Er geldt nog een andere beperking. Zo is de gunstige belastingregeling voor jaar N niet van toepassing wanneer de gemiddelde inkomsten uit auteursrechten of naburige rechten die in de 4 voorafgaande belastbare tijdperken (vóór toepassing van de bovengenoemde grenzen) zijn verkregen, het plafond van 37.500 EUR (niet-geïndexeerd bedrag) overschrijden.
Overgangsregime
Er wordt voorzien in een overgangsregime voor wie volgens de oude regeling in aanmerking komt voor het belastingregime voor auteursrechten, maar niet voldoet aan de voorwaarden van het nieuwe stelsel.

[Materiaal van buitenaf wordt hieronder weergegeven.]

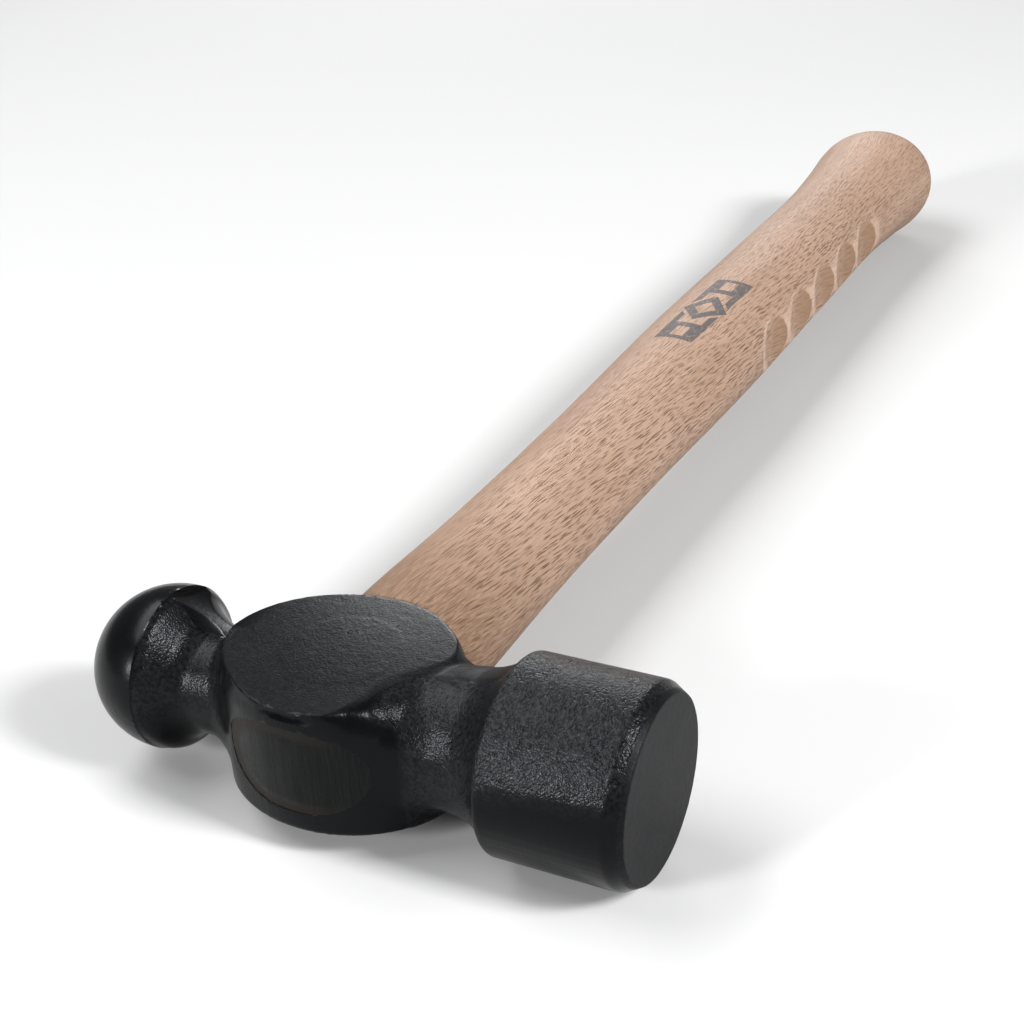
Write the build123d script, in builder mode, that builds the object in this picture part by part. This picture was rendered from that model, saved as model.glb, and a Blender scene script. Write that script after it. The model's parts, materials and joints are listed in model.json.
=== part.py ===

Voor het aanslagjaar 2024 kunnen zij alsnog genieten van het gunstige fiscaal regime voor auteursrechten, maar hun inkomsten worden wel al belast volgens de regels en de beperkingen van het nieuwe regime, echter met nog 2 bijkomende beperkingen. Het plafond van 37.500 EUR (niet-geïndexeerd bedrag) wordt verlaagd tot 18.750 EUR. Bovendien wordt het kostenforfait van 50% niet langer toegepast op de eerste schijf van 10.000 EUR (te indexeren bedrag) maar slechts op 5.000 EUR (te indexeren bedrag), en het kostenforfait van 25% geldt slechts voor de volgende 5.000 EUR (te indexeren bedrag).
Inwerkingtreding
De nieuwe regels zijn in werking getreden vanaf 1 januari 2023. Ze gelden voor inkomsten betaald of toegekend vanaf die datum tijdens een aanslagjaar dat ten vroegste verbonden is met het aanslagjaar 2024.